April 13, 2012 by Heidi
Title: The Iron King [Amazon|GoodReads]
Author: Julie Kagawa [Website|Twitter|Facebook]
Standing: The Iron Fey #1
Genre: Young Adult, Fantasy
Published: February 1st, 2010 by Harlequin Teen
Format: Kindle edition; 363 pages.
Source: Borrowed from my local library.
Meghan has never really fit in–she’s the poor country girl at school, and her only real friend is Robbie, her poor country neighbor. However, she realizes as she nears her 16th birthday, that there is more to it than not having the right clothes or money. Her 4-year-old brother, Ethan, is constantly claiming to see monsters, and now Meghan thinks it might be more than childhood fear. She’s seeing things too, and when Ethan is replaced with a changeling she gets Robbie to reveal some truths about the world of the fey. He agrees to take her there and to assist her in retrieving her brother, but navigating Fairyland proves to be much more dangerous and full of truths than Meghan might be ready for.

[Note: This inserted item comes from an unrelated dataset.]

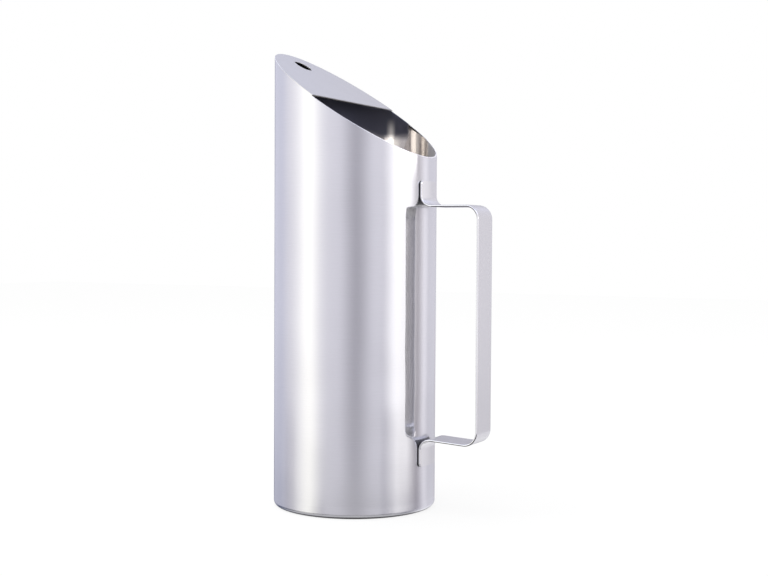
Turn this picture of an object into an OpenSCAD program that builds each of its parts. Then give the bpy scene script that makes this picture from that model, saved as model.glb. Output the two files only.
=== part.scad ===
// Stainless steel water pitcher: a straight tube cut off on a slant, a pressed base pan, a flat half-moon
// guard with a pour slot over the front of the mouth, and a bent strap handle.
// The pieces are sheet metal joined by welds, and each piece and each weld is its own solid.
// Millimetres. The origin is the middle of the flat underside, +Z is up, the pouring tip points to -X
// and the handle to +X.

/* [Body tube] */
// Outside diameter of the body tube
body_d = 100; // [84:1:140]
// Sheet thickness of the body tube
wall_t = 0.8; // [0.6:0.1:1.5]
// Height of the tube's rim at the pouring tip
tip_h = 280; // [250:1:340]
// Height of the tube's rim at the handle
low_rim_h = 213.5; // [160:0.5:235]

/* [Base pan] */
// Sheet thickness of the base pan
pan_t = 0.8; // [0.6:0.1:1.5]
// Outside radius of the pan's rounded bottom edge
edge_r = 3; // [2:0.25:6]
// Height of the pan's straight skirt, above the rounded edge
pan_skirt = 3; // [1:0.5:8]
// Height of the weld between the pan and the tube
base_weld_h = 0.8; // [0.5:0.1:1.5]
// How far that weld's root stands proud inside
weld_root = 0.3; // [0.1:0.05:0.6]

/* [Ice guard] */
// Sheet thickness of the guard
guard_t = 0.8; // [0.6:0.1:1.5]
// How far the guard's upper rear edge stops short of the body's axis
guard_setback = 1; // [0:0.5:15]
// Width of the ground corner weld round the guard
guard_weld_w = 0.4; // [0.3:0.05:0.5]
// Width of the pour slot, along the slope
slot_w = 10; // [5:0.5:11]
// Length of the pour slot, across the slope
slot_l = 13.4; // [12:0.2:26]
// Distance along the slope from the tip to the middle of the pour slot
slot_tip_gap = 13.5; // [12:0.5:18]

/* [Handle strap] */
// Width of the strap
strap_w = 20.8; // [16:0.2:30]
// Thickness of the strap
strap_t = 1.2; // [1:0.1:2.5]
// Reach from the body wall to the outer face of the grip
grip_reach = 37.5; // [30:0.5:60]
// Drop from the tube's low rim to the middle of the upper leg
upper_leg_drop = 29.3; // [27:0.1:45]
// Height of the middle of the lower leg, where it meets the body
lower_leg_h = 45.1; // [38:0.1:70]
// Angle by which the lower leg slopes down towards the grip, in degrees
leg_droop = 3.1; // [0:0.1:8]
// Length of the upper tab, from the middle of its leg to its end
upper_tab_l = 15; // [14:0.1:24]
// Length of the lower tab, from the middle of its leg to its end
lower_tab_l = 16.9; // [14:0.1:22]
// Bend radius at the tabs, on the middle of the strap
tab_bend_r = 6.2; // [3:0.1:8]
// Bend radius at the grip, on the middle of the strap
grip_bend_r = 7.9; // [4:0.1:12]
// Corner radius of the tab ends
tab_corner_r = 2; // [0.5:0.1:5]

/* [Spot welds] */
// Diameter of a weld nugget
nugget_d = 4; // [3:0.25:5]
// Distance between the two nuggets of a tab
nugget_pitch = 9; // [7:0.25:11]
// Depth of a nugget in the tab and in the wall
nugget_bite = 0.4; // [0.3:0.05:0.5]

/* [Hidden] */
$fn = 96;
// Straight steps in each bend of the strap
bend_steps = 14;
// Overrun of every cut past the face that it leaves
overrun = 1;

body_r = body_d / 2;
pan_h = edge_r + pan_skirt;
tube_z = pan_h + base_weld_h;

// The rim lies in one slanted plane that falls from the tip to the handle
slant = atan2(tip_h - low_rim_h, body_d);
slant_l = body_d / cos(slant);

// The guard's length down the slope, so that its upper rear edge keeps the setback
guard_l = (body_r - guard_setback - guard_t * sin(slant)) / cos(slant);

// The strap's middle line: x of the tabs and of the grip, z of the legs
tab_x = body_r + strap_t / 2;
grip_x = body_r + grip_reach - strap_t / 2;
upper_leg_z = low_rim_h - upper_leg_drop;
lower_grip_z = lower_leg_h - (grip_x - tab_x) * tan(leg_droop);
strap_top_z = upper_leg_z + upper_tab_l;
strap_low_z = lower_leg_h - lower_tab_l;

// The lower leg's droop tightens both of its bends, which moves their tangent points
low_turn = 90 + leg_droop;
low_tab_tangent = tab_bend_r * tan(low_turn / 2);
low_grip_tangent = grip_bend_r * tan(low_turn / 2);

// The nuggets sit in the middle of the flat stretch of each tab
upper_nugget_z = upper_leg_z + (tab_bend_r + upper_tab_l) / 2;
lower_nugget_z = lower_leg_h - (low_tab_tangent + lower_tab_l) / 2;
nugget_in_x = sqrt(body_r * body_r - nugget_pitch * nugget_pitch / 4) - nugget_bite;
nugget_out_x = body_r + nugget_bite;

// Places its children in the slanted plane: x runs down the slope from the tip, z is square to the rim
module on_slant() {
    translate([-body_r, 0, tip_h]) rotate([0, slant, 0]) children();
}

// Everything between two heights above the slanted rim plane
module slant_slab(from, to) {
    on_slant() translate([-body_d, -body_d, from]) cube([slant_l + 2 * body_d, 2 * body_d, to - from]);
}

// Everything ahead of the guard's rear edge, which is cut square to the sheet
module ahead_of_rear_edge() {
    on_slant() translate([-body_d, -body_d, -body_d]) cube([body_d + guard_l, 2 * body_d, 2 * body_d]);
}

// A pair of weld nuggets, or the pockets that they fill, side by side across a tab
module nuggets(z) {
    for (side = [-1, 1])
        translate([nugget_in_x, side * nugget_pitch / 2, z]) rotate([0, 90, 0])
            cylinder(d = nugget_d, h = nugget_out_x - nugget_in_x);
}

module body_wall() {
    color([0.80, 0.80, 0.83])
    difference() {
        translate([0, 0, tube_z]) cylinder(r = body_r, h = tip_h - tube_z);
        translate([0, 0, tube_z - overrun]) cylinder(r = body_r - wall_t, h = tip_h - tube_z + 2 * overrun);
        slant_slab(0, tip_h);
        nuggets(upper_nugget_z);
        nuggets(lower_nugget_z);
    }
}

// Half of a round pan's section: a straight side with a rounded bottom corner
module pan_section(radius, corner_r, height) {
    translate([0, corner_r]) square([radius, height - corner_r]);
    square([radius - corner_r, height]);
    translate([radius - corner_r, corner_r]) circle(r = corner_r);
}

module base_pan() {
    color([0.76, 0.76, 0.79])
    rotate_extrude()
    difference() {
        pan_section(body_r, edge_r, pan_h);
        translate([0, pan_t]) pan_section(body_r - pan_t, edge_r - pan_t, pan_h);
    }
}

module base_weld() {
    color([0.66, 0.66, 0.70])
    translate([0, 0, pan_h])
    difference() {
        cylinder(r = body_r, h = base_weld_h);
        translate([0, 0, -overrun]) cylinder(r = body_r - wall_t - weld_root, h = base_weld_h + 2 * overrun);
    }
}

// The pour slot's outline: an oblong with fully round ends
module slot_outline() {
    end_shift = (slot_l - slot_w) / 2;
    square([slot_w, 2 * end_shift], center = true);
    for (side = [-1, 1])
        translate([0, side * end_shift]) circle(d = slot_w);
}

// The guard seats on the inner part of the rim, and its weld fills the step that is left outside
module ice_guard() {
    color([0.70, 0.72, 0.80])
    difference() {
        intersection() {
            cylinder(r = body_r - guard_weld_w, h = tip_h + body_d);
            slant_slab(0, guard_t);
            ahead_of_rear_edge();
        }
        on_slant() translate([slot_tip_gap, 0, -overrun])
            linear_extrude(guard_t + 2 * overrun) slot_outline();
    }
}

module guard_weld() {
    color([0.66, 0.66, 0.70])
    difference() {
        intersection() {
            cylinder(r = body_r, h = tip_h + body_d);
            slant_slab(0, guard_t);
            ahead_of_rear_edge();
        }
        cylinder(r = body_r - guard_weld_w, h = tip_h + body_d);
    }
}

// Points of an arc about the point at, from one angle through a turn, both in degrees
function arc(at, radius, start, turn) =
    [for (i = [0:bend_steps]) at + radius * [cos(start + turn * i / bend_steps), sin(start + turn * i / bend_steps)]];

// One face of the strap seen from the side, from the upper tab's end to the lower tab's end.
// side is 1 for the face turned away from the body and -1 for the face turned to it.
function strap_face(side) =
    let (half_t = side * strap_t / 2)
    concat(
        [[tab_x + half_t, strap_top_z]],
        arc([tab_x + tab_bend_r, upper_leg_z + tab_bend_r], tab_bend_r - half_t, 180, 90),
        arc([grip_x - grip_bend_r, upper_leg_z - grip_bend_r], grip_bend_r + half_t, 90, -90),
        arc([grip_x - grip_bend_r, lower_grip_z + low_grip_tangent], grip_bend_r + half_t, 0, -low_turn),
        arc([tab_x + tab_bend_r, lower_leg_h - low_tab_tangent], tab_bend_r - half_t, 180 - low_turn, low_turn),
        [[tab_x + half_t, strap_low_z]]);

function backwards(points) = [for (i = [len(points) - 1:-1:0]) points[i]];

// The strap seen from the handle side: a long blank with rounded corners
module strap_blank() {
    half_w = strap_w / 2;
    translate([-half_w, strap_low_z + tab_corner_r]) square([strap_w, strap_top_z - strap_low_z - 2 * tab_corner_r]);
    translate([tab_corner_r - half_w, strap_low_z]) square([strap_w - 2 * tab_corner_r, strap_top_z - strap_low_z]);
    for (side = [-1, 1])
        for (z = [strap_low_z + tab_corner_r, strap_top_z - tab_corner_r])
            translate([side * (half_w - tab_corner_r), z]) circle(r = tab_corner_r);
}

module handle_strap() {
    color([0.83, 0.83, 0.85])
    difference() {
        intersection() {
            rotate([90, 0, 0]) linear_extrude(strap_w + 2 * overrun, center = true)
                polygon(concat(strap_face(1), backwards(strap_face(-1))));
            rotate([90, 0, 90]) linear_extrude(body_r + grip_reach + overrun) strap_blank();
        }
        nuggets(upper_nugget_z);
        nuggets(lower_nugget_z);
    }
}

module upper_tab_welds() {
    color([0.60, 0.60, 0.64]) nuggets(upper_nugget_z);
}

module lower_tab_welds() {
    color([0.60, 0.60, 0.64]) nuggets(lower_nugget_z);
}

body_wall();
base_pan();
base_weld();
ice_guard();
guard_weld();
handle_strap();
upper_tab_welds();
lower_tab_welds();
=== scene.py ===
"""Looks of a welded steel water pitcher: its polished tube, base pan, ice guard and strap handle.

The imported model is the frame. Each sub-assembly is a class that takes its main sizes from the frame,
builds its meshes and dresses them in steel. Metres throughout, +Z is up, the pouring tip points to -X
and the handle to +X.
"""

from __future__ import annotations

import logging
import math
from contextlib import contextmanager
from dataclasses import dataclass
from enum import Enum
from functools import partial
from typing import Any, Callable, Iterator, Mapping, NamedTuple, Optional, Sequence, Union

import bmesh
import bpy
from mathutils import Matrix, Vector

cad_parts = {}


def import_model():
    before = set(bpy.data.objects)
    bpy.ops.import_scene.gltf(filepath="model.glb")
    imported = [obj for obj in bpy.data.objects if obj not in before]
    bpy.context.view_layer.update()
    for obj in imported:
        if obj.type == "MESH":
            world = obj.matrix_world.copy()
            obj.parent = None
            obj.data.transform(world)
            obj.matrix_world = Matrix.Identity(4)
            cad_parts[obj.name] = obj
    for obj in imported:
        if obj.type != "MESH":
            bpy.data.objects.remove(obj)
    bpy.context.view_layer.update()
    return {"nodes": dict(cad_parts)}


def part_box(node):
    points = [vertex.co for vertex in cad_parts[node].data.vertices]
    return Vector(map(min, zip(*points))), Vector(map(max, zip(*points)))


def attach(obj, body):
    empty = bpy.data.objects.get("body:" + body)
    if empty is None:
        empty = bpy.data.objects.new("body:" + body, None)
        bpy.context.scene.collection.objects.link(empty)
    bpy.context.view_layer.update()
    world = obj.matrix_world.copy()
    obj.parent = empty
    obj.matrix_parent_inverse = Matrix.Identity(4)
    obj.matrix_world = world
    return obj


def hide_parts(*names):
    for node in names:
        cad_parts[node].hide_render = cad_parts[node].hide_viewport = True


LOG = logging.getLogger("pitcher")
MM = 0.001
# Places closer than this lie on each other
TOUCH = 0.01 * MM
# Points closer than this are one point
HAIR = 0.001 * MM

Point2 = tuple[float, float]
Place = tuple[float, float, float]
Colour = tuple[float, float, float]
Piece = bpy.types.Object
FaceTest = Callable[[Vector, Vector], bool]
EdgeTest = Callable[[bmesh.types.BMEdge], bool]


# Modelling by hand

class Element(Enum):
    """What an edit-mode selection is made of."""

    VERTEX = "VERT"
    EDGE = "EDGE"
    FACE = "FACE"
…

It was inevitable when I picked up The Iron Fey, that I was going to compare it to Melissa Marr’s Wicked Lovely. So please indulge me while I do so for a paragraph (you can skip it, you don’t have to tell me). Going in, I have to admit I was worried that the series would be too similar, or that I just wouldn’t like this one as much. Luckily, they were different enough I don’t feel as if I’ll be constantly comparing them (you know, other than this paragraph), and I did really like this first novel in The Iron Fey. Where Wicked Lovely is written as more urban fantasy, I would categorize The Iron Feyas strait up fantasy with a contemporary setting. The Iron Feyis less dark, but still presents the fey as creepy, mischievous, potentially scary, and was slightly more traditional in its lore. It kind of felt like it was written for a slightly younger audience than Wicked Lovely, and followed a few more YA tropes, but I found The Iron Fey to be original, well written, and completely engrossing. What sucked me in? This paragraph here:
I hadn’t even touched the keys when the computer screen blipped on. When I paused, my fingers hovering over the board, words began to scroll across the blue screen. Meghan Chase. We see you. We’re coming for you. I froze. The words continued, those three sentences, over and over. Meghan Chase. We see you. We’re coming for you. Megan Chase we see you we’re coming for you. Meghan Chase we see you we’re coming for you…over and over until it completely filled the screen.
Thereafter, the series has almost an Alice in Wonderland meets Labyrinth sort of feel, but you know, in a good way (I despise Alice in Wonderland, sorry world–but I love me some Labyrinth). There’s even a dopey Ludo-like character at one point! When Meghan’s brother is stolen (unfortunately, not by David Bowie) and replaced with a changeling, she’s determined to get him back. Now, usually, when our innocent heroine encounters Fairyland and it’s rules, I groan. Because most young ladies upon contact with fairies don’t listen to any of the rules and end up in trouble. Not Meghan!! Meghan, dear friends, is smart. She may not know everything, or get everything 100% (because that would be boring and unrealistic), but she does listen. She’s clever enough to not repeatedly make mistakes with the fey, and even to bargain with them intelligently. This made me love her. She was vulnerable and naive, but that doesn’t mean she’s stupid. She doesn’t start out tough, but we are able to see her grow and strengthen throughout the course of her journey.
Now, there wasn’t an in-your-face love triangle in The Iron King, but you can see it coming like a mack truck. I like that I honestly can’t predict which way the romance will go, and that makes reading yet another series with this trope doable. Of course, I know what way I want it to go, but that’s besides the point…Additionally, I really enjoyed the entire cast. Every character and creature was excellently described and well-written, and my favorite, by far, was the cat Grimalken. For anyone who loves the Cheshire Cat in Alice and Wonderland, or enjoys the superiority complex of cats in general, Grimalken is the cat for you.
Finally, I loved the lore presented in this series. It’s fairly traditional with Mab, Oberon, Titania, faery rules, etc, but there were twists that made the story both current and original. I don’t want to say too much and give anything away (I can spoil this one in future reviews, right?), but I will say that when everything clicked into place I was enthusiastically surprised.
Likelihood that I’ll be back for more: Already checked out Winter’s Passage and The Iron Daughter!
Recommended for: Fans of Alice in Wonderland, Labyrinth, and Wicked Lovely, or anyone who enjoys fantasy and is looking for an interesting twist on Celtic mythology.
Real life repercussions of reading this book: Totes watching Labyrinth. You’re welcome readers!